В нормальном, обычном поведении сигналы являются частью (элементом) события. Сигнал тревоги вовсе не означает саму тревогу, это именно первая часть сложного поведения (события) животного. В парадоксальном же поведении в психике обезьян происходит сшибка двух событий: с одной стороны, они видят реальную опасность, с другой – вынуждены следовать сигналу вожака, сообщающему, что опасности нет. В подобных парадоксальных ситуациях, которые были в те времена массовыми, обычными, животное должно как бы «выйти из себя», представить привычное событие в форме другого, часто противоположного.
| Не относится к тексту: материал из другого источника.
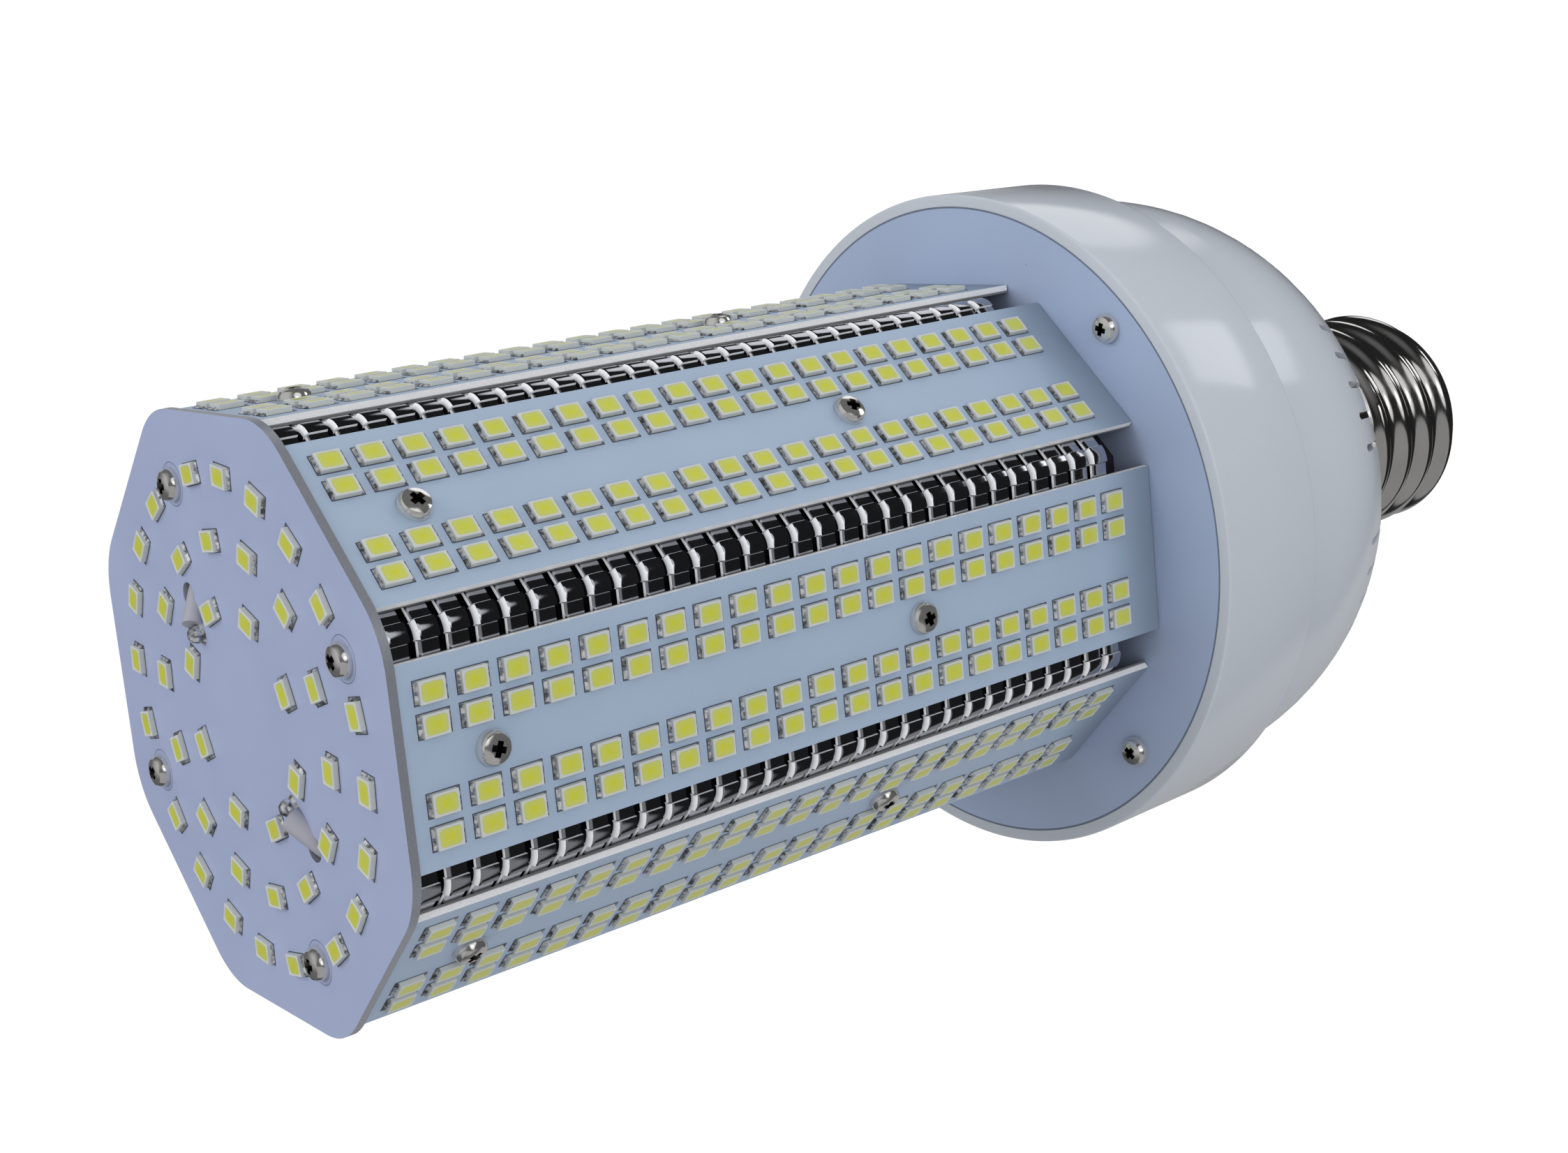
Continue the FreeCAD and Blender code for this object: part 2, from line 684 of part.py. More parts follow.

В результате сигнал перестает восприниматься как часть события, он соотносится теперь с новым поведением (ситуацией, предметом), сохраняя, однако, связь со старыми. Дистанция, напряженность между этими тремя элементами (сигналом, новой ситуацией и старыми ситуациями) в конце концов разрешается так, что появляется знак.

По механизму процесс формирования знака можно представить так. Должна возникнуть связь знаковой формы с определенным предметом (ситуацией), в данном случае сигнал «спокойно» вступает в связь с ситуаций опасности. Необходимость (и эффективность) такой связи выясняется задним числом. Важно, что эта связь – не органическая (природная), а, так сказать, «социальная»: она обусловлена коммуникацией и волей субъектов (властью вожака). В психологическом плане необходимое условие формирования связи между знаковой формой и предметом – активность субъекта, направленная на перепредставление ситуации (так, ситуацию опасности нужно было понять как спокойное, безопасное событие).